* Begin DATASET EXCERPT *

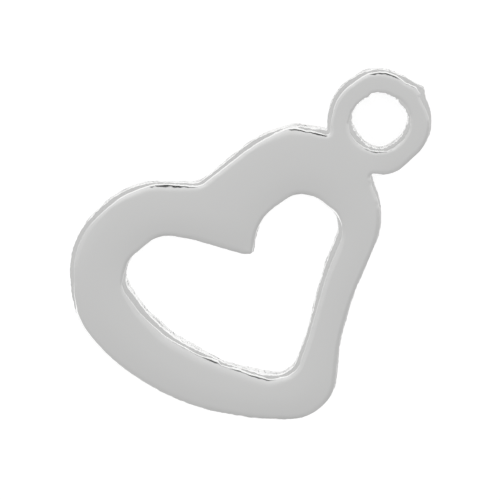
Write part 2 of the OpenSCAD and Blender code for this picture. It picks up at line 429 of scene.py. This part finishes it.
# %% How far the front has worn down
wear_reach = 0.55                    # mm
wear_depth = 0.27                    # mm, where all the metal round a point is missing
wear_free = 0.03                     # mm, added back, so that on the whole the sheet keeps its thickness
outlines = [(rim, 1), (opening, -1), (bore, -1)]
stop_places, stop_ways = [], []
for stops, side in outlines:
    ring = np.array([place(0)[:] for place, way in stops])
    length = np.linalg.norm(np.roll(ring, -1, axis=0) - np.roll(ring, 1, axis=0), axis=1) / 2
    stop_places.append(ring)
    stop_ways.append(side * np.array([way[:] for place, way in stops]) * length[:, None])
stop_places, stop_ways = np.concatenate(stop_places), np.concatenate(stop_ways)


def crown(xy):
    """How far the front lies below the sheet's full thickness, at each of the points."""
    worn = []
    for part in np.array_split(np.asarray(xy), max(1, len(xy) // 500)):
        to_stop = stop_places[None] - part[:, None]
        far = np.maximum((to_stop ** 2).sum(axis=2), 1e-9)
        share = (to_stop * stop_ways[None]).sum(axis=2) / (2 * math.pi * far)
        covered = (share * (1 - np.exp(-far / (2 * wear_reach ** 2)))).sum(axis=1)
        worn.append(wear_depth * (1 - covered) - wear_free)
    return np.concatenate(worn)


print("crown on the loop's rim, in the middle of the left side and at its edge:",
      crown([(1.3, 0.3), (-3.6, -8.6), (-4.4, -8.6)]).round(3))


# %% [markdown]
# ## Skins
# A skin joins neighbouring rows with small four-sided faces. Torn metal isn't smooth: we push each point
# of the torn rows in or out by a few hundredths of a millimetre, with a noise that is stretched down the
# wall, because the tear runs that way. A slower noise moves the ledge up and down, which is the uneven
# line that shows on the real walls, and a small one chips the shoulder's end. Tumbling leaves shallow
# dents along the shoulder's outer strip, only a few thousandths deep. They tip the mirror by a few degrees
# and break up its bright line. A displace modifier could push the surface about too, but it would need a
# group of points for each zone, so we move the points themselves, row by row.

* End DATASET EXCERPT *

STATED GOAL:
Set down the listing in full, keeping every word exactly as it is.

TASK ANSWER:
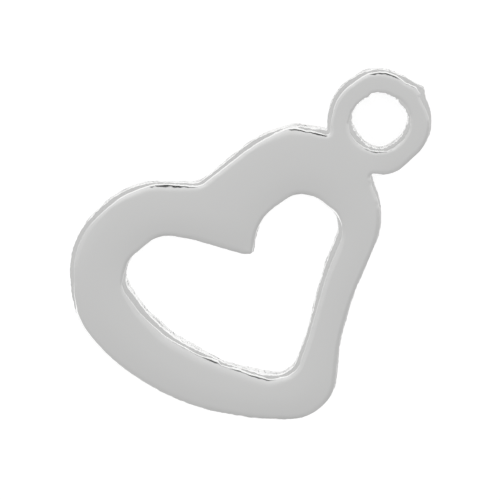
Write part 2 of the OpenSCAD and Blender code for this picture. It picks up at line 429 of scene.py. This part finishes it.
# %% How far the front has worn down
wear_reach = 0.55                    # mm
wear_depth = 0.27                    # mm, where all the metal round a point is missing
wear_free = 0.03                     # mm, added back, so that on the whole the sheet keeps its thickness
outlines = [(rim, 1), (opening, -1), (bore, -1)]
stop_places, stop_ways = [], []
for stops, side in outlines:
    ring = np.array([place(0)[:] for place, way in stops])
    length = np.linalg.norm(np.roll(ring, -1, axis=0) - np.roll(ring, 1, axis=0), axis=1) / 2
    stop_places.append(ring)
    stop_ways.append(side * np.array([way[:] for place, way in stops]) * length[:, None])
stop_places, stop_ways = np.concatenate(stop_places), np.concatenate(stop_ways)


def crown(xy):
    """How far the front lies below the sheet's full thickness, at each of the points."""
    worn = []
    for part in np.array_split(np.asarray(xy), max(1, len(xy) // 500)):
        to_stop = stop_places[None] - part[:, None]
        far = np.maximum((to_stop ** 2).sum(axis=2), 1e-9)
        share = (to_stop * stop_ways[None]).sum(axis=2) / (2 * math.pi * far)
        covered = (share * (1 - np.exp(-far / (2 * wear_reach ** 2)))).sum(axis=1)
        worn.append(wear_depth * (1 - covered) - wear_free)
    return np.concatenate(worn)


print("crown on the loop's rim, in the middle of the left side and at its edge:",
      crown([(1.3, 0.3), (-3.6, -8.6), (-4.4, -8.6)]).round(3))


# %% [markdown]
# ## Skins
# A skin joins neighbouring rows with small four-sided faces. Torn metal isn't smooth: we push each point
# of the torn rows in or out by a few hundredths of a millimetre, with a noise that is stretched down the
# wall, because the tear runs that way. A slower noise moves the ledge up and down, which is the uneven
# line that shows on the real walls, and a small one chips the shoulder's end. Tumbling leaves shallow
# dents along the shoulder's outer strip, only a few thousandths deep. They tip the mirror by a few degrees
# and break up its bright line. A displace modifier could push the surface about too, but it would need a
# group of points for each zone, so we move the points themselves, row by row.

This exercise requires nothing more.